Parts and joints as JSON
* begin *
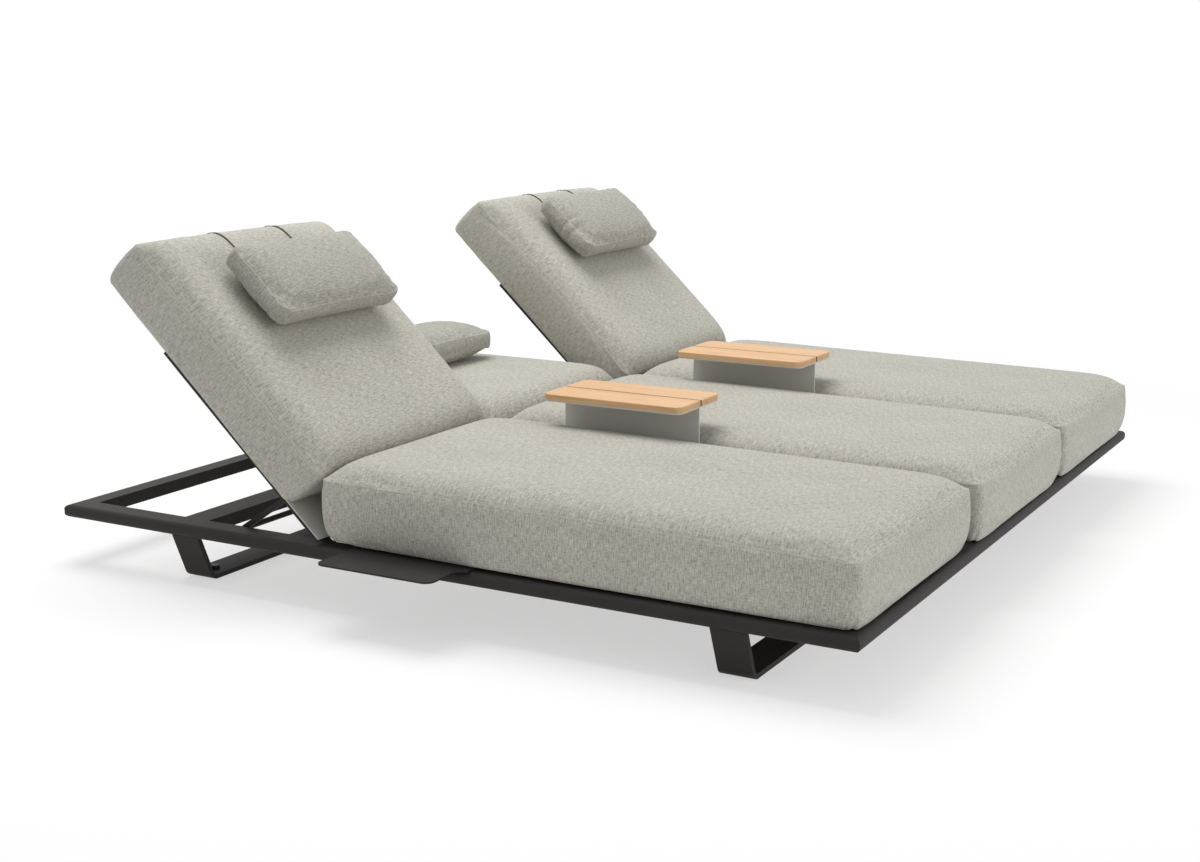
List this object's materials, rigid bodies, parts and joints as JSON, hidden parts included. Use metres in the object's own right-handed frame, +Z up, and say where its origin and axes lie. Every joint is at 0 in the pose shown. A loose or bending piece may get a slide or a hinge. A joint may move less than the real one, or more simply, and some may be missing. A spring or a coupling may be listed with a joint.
{
  "type": "outdoor lounge bed",
  "caption": "Wide low outdoor lounge bed with side-by-side loungers, raising backs, strapped pillows and teak side tables on a metal frame with sled feet.",
  "frame": {"origin": "on the ground, under the middle of the frame", "axes": "+X across the bed to its right side as seen from the foot end, +Y to the head end, +Z up"},
  "size_m": [2.43, 2.1, 0.8284],
  "materials": {
    "anthracite_coating": "satin powder coat",
    "off_white_coating": "satin powder coat",
    "plate_coating": "satin powder coat",
    "cushion_fabric": "matt woven melange",
    "strap_webbing": "matt webbing",
    "teak": "oiled, fine grain",
    "black_plastic": "matt",
    "stainless_steel": "brushed"
  },
  "bodies": {
    "base": {"side_rail_left": "anthracite_coating", "side_rail_right": "anthracite_coating", "head_rail": "anthracite_coating", "foot_rail_left": "anthracite_coating", "foot_rail_middle": "anthracite_coating", "foot_rail_right": "anthracite_coating", "inner_rail_left": "anthracite_coating", "inner_rail_right": "anthracite_coating", "cross_member_head_left": "anthracite_coating", "cross_member_head_middle": "anthracite_coating", "cross_member_head_right": "anthracite_coating", "cross_member_foot_left": "anthracite_coating", "cross_member_foot_middle": "anthracite_coating", "cross_member_foot_right": "anthracite_coating", "sled_head": "anthracite_coating", "sled_foot": "anthracite_coating", "sled_posts": "anthracite_coating", "levelling_glides": "black_plastic", "seat_frame_left": "off_white_coating", "seat_frame_middle": "off_white_coating", "seat_frame_right": "off_white_coating", "seat_panel_left": "off_white_coating", "seat_panel_middle": "off_white_coating", "seat_panel_right": "off_white_coating", "seat_cushion_left": "cushion_fabric", "seat_cushion_middle": "cushion_fabric", "seat_cushion_right": "cushion_fabric", "side_plate_left": "plate_coating", "side_plate_right": "plate_coating", "hinge_brackets": "anthracite_coating", "hinge_pins": "stainless_steel", "prop_racks": "anthracite_coating"},
    "back_left": {"back_frame_left": "anthracite_coating", "back_panel_left": "off_white_coating"},
    "cushion_left": {"back_cushion_left": "cushion_fabric", "pillow_left": "cushion_fabric", "pillow_straps_left": "strap_webbing"},
    "prop_left": {"back_prop_left": "anthracite_coating"},
    "back_middle": {"back_frame_middle": "anthracite_coating", "back_panel_middle": "off_white_coating"},
    "cushion_middle": {"back_cushion_middle": "cushion_fabric", "pillow_middle": "cushion_fabric", "pillow_straps_middle": "strap_webbing"},
    "prop_middle": {"back_prop_middle": "anthracite_coating"},
    "back_right": {"back_frame_right": "anthracite_coating", "back_panel_right": "off_white_coating"},
    "cushion_right": {"back_cushion_right": "cushion_fabric", "pillow_right": "cushion_fabric", "pillow_straps_right": "strap_webbing"},
    "prop_right": {"back_prop_right": "anthracite_coating"},
    "table_left": {"table_upright_left": "off_white_coating", "table_support_left": "off_white_coating", "table_boards_left": "teak", "table_screws_left": "stainless_steel"},
    "table_right": {"table_upright_right": "off_white_coating", "table_support_right": "off_white_coating", "table_boards_right": "teak", "table_screws_right": "stainless_steel"}
  },
  "joints": [
    {"name": "back_hinge_left", "type": "hinge", "parent": "base", "child": "back_left", "pos_m": [-0.73333, 0.274, 0.142], "axis": [1, 0, 0], "range_deg": [-42.6, 17.4]},
    {"name": "cushion_creep_left", "type": "slide", "parent": "back_left", "child": "cushion_left", "axis": [0, 0.7361, 0.6769], "range_m": [-0.1325, 0.0545]},
    {"name": "prop_pivot_left", "type": "hinge", "parent": "back_left", "child": "prop_left", "pos_m": [-0.73333, 0.38221, 0.2415], "axis": [1, 0, 0], "range_deg": [-31.5, 77]},
    {"name": "back_hinge_middle", "type": "hinge", "parent": "base", "child": "back_middle", "pos_m": [0, 0.274, 0.142], "axis": [1, 0, 0], "range_deg": [0, 60]},
    {"name": "cushion_creep_middle", "type": "slide", "parent": "back_middle", "child": "cushion_middle", "axis": [0, 1, 0], "range_m": [0, 0.187]},
    {"name": "prop_pivot_middle", "type": "hinge", "parent": "back_middle", "child": "prop_middle", "pos_m": [0, 0.421, 0.142], "axis": [1, 0, 0], "range_deg": [-108.5, 0.5]},
    {"name": "back_hinge_right", "type": "hinge", "parent": "base", "child": "back_right", "pos_m": [0.73333, 0.274, 0.142], "axis": [1, 0, 0], "range_deg": [-42.6, 17.4]},
    {"name": "cushion_creep_right", "type": "slide", "parent": "back_right", "child": "cushion_right", "axis": [0, 0.7361, 0.6769], "range_m": [-0.1325, 0.0545]},
    {"name": "prop_pivot_right", "type": "hinge", "parent": "back_right", "child": "prop_right", "pos_m": [0.73333, 0.38221, 0.2415], "axis": [1, 0, 0], "range_deg": [-31.5, 77]},
    {"name": "table_slide_left", "type": "slide", "parent": "base", "child": "table_left", "axis": [0, 1, 0], "range_m": [-0.55, 0.15]},
    {"name": "table_slide_right", "type": "slide", "parent": "base", "child": "table_right", "axis": [0, 1, 0], "range_m": [-0.55, 0.15]}
  ],
  "couplings": [
    {"joint": "cushion_creep_left", "follows": "back_hinge_left", "m_per_rad": 0.17727},
    {"joint": "prop_pivot_left", "follows": "back_hinge_left", "ratio": -1.7981},
    {"joint": "cushion_creep_middle", "follows": "back_hinge_middle", "m_per_rad": 0.17727},
    {"joint": "prop_pivot_middle", "follows": "back_hinge_middle", "ratio": -1.7981},
    {"joint": "cushion_creep_right", "follows": "back_hinge_right", "m_per_rad": 0.17727},
    {"joint": "prop_pivot_right", "follows": "back_hinge_right", "ratio": -1.7981}
  ]
}
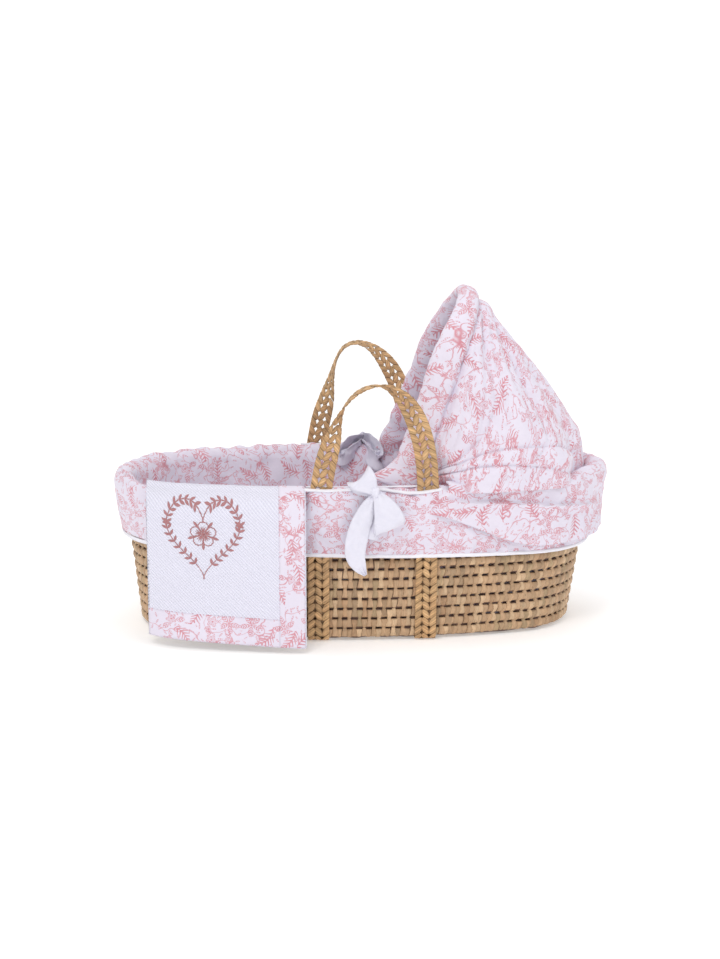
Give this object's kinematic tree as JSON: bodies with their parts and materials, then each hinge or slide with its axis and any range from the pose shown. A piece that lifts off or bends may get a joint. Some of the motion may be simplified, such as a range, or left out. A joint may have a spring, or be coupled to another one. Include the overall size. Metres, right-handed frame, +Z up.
* end *
• _Goal of the exercise_
Write out the whole listing exactly.

• _Answer for the task_
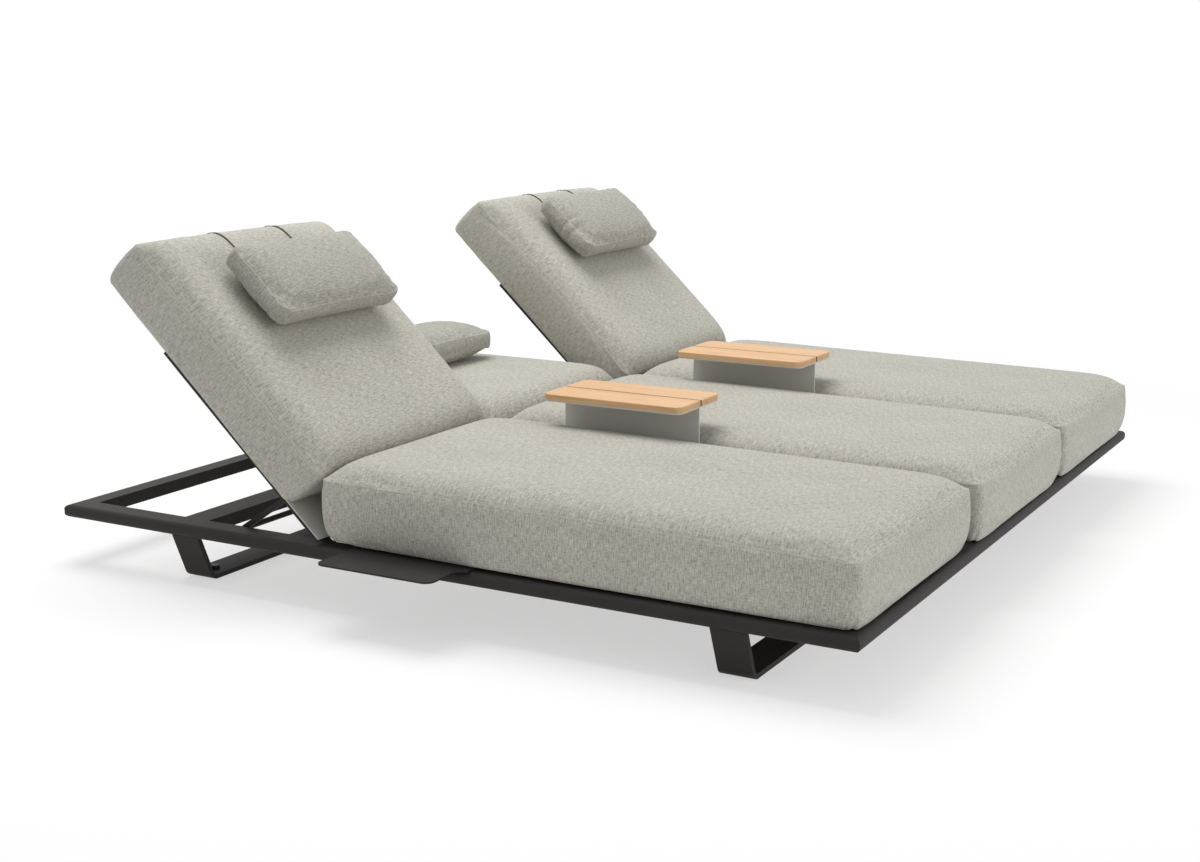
List this object's materials, rigid bodies, parts and joints as JSON, hidden parts included. Use metres in the object's own right-handed frame, +Z up, and say where its origin and axes lie. Every joint is at 0 in the pose shown. A loose or bending piece may get a slide or a hinge. A joint may move less than the real one, or more simply, and some may be missing. A spring or a coupling may be listed with a joint.
{
  "type": "outdoor lounge bed",
  "caption": "Wide low outdoor lounge bed with side-by-side loungers, raising backs, strapped pillows and teak side tables on a metal frame with sled feet.",
  "frame": {"origin": "on the ground, under the middle of the frame", "axes": "+X across the bed to its right side as seen from the foot end, +Y to the head end, +Z up"},
  "size_m": [2.43, 2.1, 0.8284],
  "materials": {
    "anthracite_coating": "satin powder coat",
    "off_white_coating": "satin powder coat",
    "plate_coating": "satin powder coat",
    "cushion_fabric": "matt woven melange",
    "strap_webbing": "matt webbing",
    "teak": "oiled, fine grain",
    "black_plastic": "matt",
    "stainless_steel": "brushed"
  },
  "bodies": {
    "base": {"side_rail_left": "anthracite_coating", "side_rail_right": "anthracite_coating", "head_rail": "anthracite_coating", "foot_rail_left": "anthracite_coating", "foot_rail_middle": "anthracite_coating", "foot_rail_right": "anthracite_coating", "inner_rail_left": "anthracite_coating", "inner_rail_right": "anthracite_coating", "cross_member_head_left": "anthracite_coating", "cross_member_head_middle": "anthracite_coating", "cross_member_head_right": "anthracite_coating", "cross_member_foot_left": "anthracite_coating", "cross_member_foot_middle": "anthracite_coating", "cross_member_foot_right": "anthracite_coating", "sled_head": "anthracite_coating", "sled_foot": "anthracite_coating", "sled_posts": "anthracite_coating", "levelling_glides": "black_plastic", "seat_frame_left": "off_white_coating", "seat_frame_middle": "off_white_coating", "seat_frame_right": "off_white_coating", "seat_panel_left": "off_white_coating", "seat_panel_middle": "off_white_coating", "seat_panel_right": "off_white_coating", "seat_cushion_left": "cushion_fabric", "seat_cushion_middle": "cushion_fabric", "seat_cushion_right": "cushion_fabric", "side_plate_left": "plate_coating", "side_plate_right": "plate_coating", "hinge_brackets": "anthracite_coating", "hinge_pins": "stainless_steel", "prop_racks": "anthracite_coating"},
    "back_left": {"back_frame_left": "anthracite_coating", "back_panel_left": "off_white_coating"},
    "cushion_left": {"back_cushion_left": "cushion_fabric", "pillow_left": "cushion_fabric", "pillow_straps_left": "strap_webbing"},
    "prop_left": {"back_prop_left": "anthracite_coating"},
    "back_middle": {"back_frame_middle": "anthracite_coating", "back_panel_middle": "off_white_coating"},
    "cushion_middle": {"back_cushion_middle": "cushion_fabric", "pillow_middle": "cushion_fabric", "pillow_straps_middle": "strap_webbing"},
    "prop_middle": {"back_prop_middle": "anthracite_coating"},
    "back_right": {"back_frame_right": "anthracite_coating", "back_panel_right": "off_white_coating"},
    "cushion_right": {"back_cushion_right": "cushion_fabric", "pillow_right": "cushion_fabric", "pillow_straps_right": "strap_webbing"},
    "prop_right": {"back_prop_right": "anthracite_coating"},
    "table_left": {"table_upright_left": "off_white_coating", "table_support_left": "off_white_coating", "table_boards_left": "teak", "table_screws_left": "stainless_steel"},
    "table_right": {"table_upright_right": "off_white_coating", "table_support_right": "off_white_coating", "table_boards_right": "teak", "table_screws_right": "stainless_steel"}
  },
  "joints": [
    {"name": "back_hinge_left", "type": "hinge", "parent": "base", "child": "back_left", "pos_m": [-0.73333, 0.274, 0.142], "axis": [1, 0, 0], "range_deg": [-42.6, 17.4]},
    {"name": "cushion_creep_left", "type": "slide", "parent": "back_left", "child": "cushion_left", "axis": [0, 0.7361, 0.6769], "range_m": [-0.1325, 0.0545]},
    {"name": "prop_pivot_left", "type": "hinge", "parent": "back_left", "child": "prop_left", "pos_m": [-0.73333, 0.38221, 0.2415], "axis": [1, 0, 0], "range_deg": [-31.5, 77]},
    {"name": "back_hinge_middle", "type": "hinge", "parent": "base", "child": "back_middle", "pos_m": [0, 0.274, 0.142], "axis": [1, 0, 0], "range_deg": [0, 60]},
    {"name": "cushion_creep_middle", "type": "slide", "parent": "back_middle", "child": "cushion_middle", "axis": [0, 1, 0], "range_m": [0, 0.187]},
    {"name": "prop_pivot_middle", "type": "hinge", "parent": "back_middle", "child": "prop_middle", "pos_m": [0, 0.421, 0.142], "axis": [1, 0, 0], "range_deg": [-108.5, 0.5]},
    {"name": "back_hinge_right", "type": "hinge", "parent": "base", "child": "back_right", "pos_m": [0.73333, 0.274, 0.142], "axis": [1, 0, 0], "range_deg": [-42.6, 17.4]},
    {"name": "cushion_creep_right", "type": "slide", "parent": "back_right", "child": "cushion_right", "axis": [0, 0.7361, 0.6769], "range_m": [-0.1325, 0.0545]},
    {"name": "prop_pivot_right", "type": "hinge", "parent": "back_right", "child": "prop_right", "pos_m": [0.73333, 0.38221, 0.2415], "axis": [1, 0, 0], "range_deg": [-31.5, 77]},
    {"name": "table_slide_left", "type": "slide", "parent": "base", "child": "table_left", "axis": [0, 1, 0], "range_m": [-0.55, 0.15]},
    {"name": "table_slide_right", "type": "slide", "parent": "base", "child": "table_right", "axis": [0, 1, 0], "range_m": [-0.55, 0.15]}
  ],
  "couplings": [
    {"joint": "cushion_creep_left", "follows": "back_hinge_left", "m_per_rad": 0.17727},
    {"joint": "prop_pivot_left", "follows": "back_hinge_left", "ratio": -1.7981},
    {"joint": "cushion_creep_middle", "follows": "back_hinge_middle", "m_per_rad": 0.17727},
    {"joint": "prop_pivot_middle", "follows": "back_hinge_middle", "ratio": -1.7981},
    {"joint": "cushion_creep_right", "follows": "back_hinge_right", "m_per_rad": 0.17727},
    {"joint": "prop_pivot_right", "follows": "back_hinge_right", "ratio": -1.7981}
  ]
}
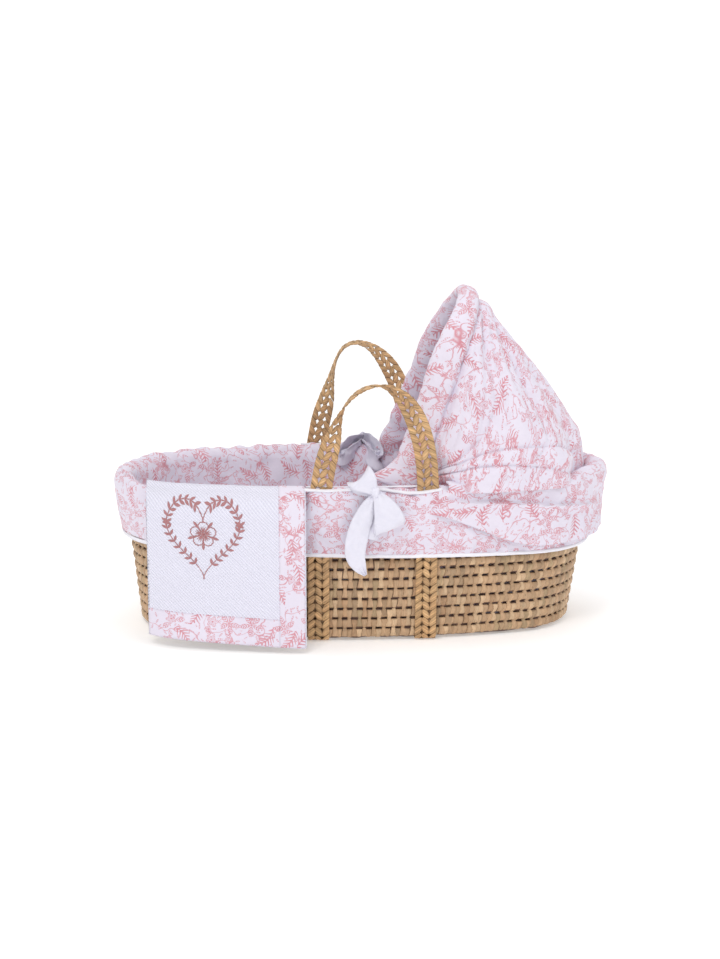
Give this object's kinematic tree as JSON: bodies with their parts and materials, then each hinge or slide with its axis and any range from the pose shown. A piece that lifts off or bends may get a joint. Some of the motion may be simplified, such as a range, or left out. A joint may have a spring, or be coupled to another one. Include the overall size. Metres, right-handed frame, +Z up.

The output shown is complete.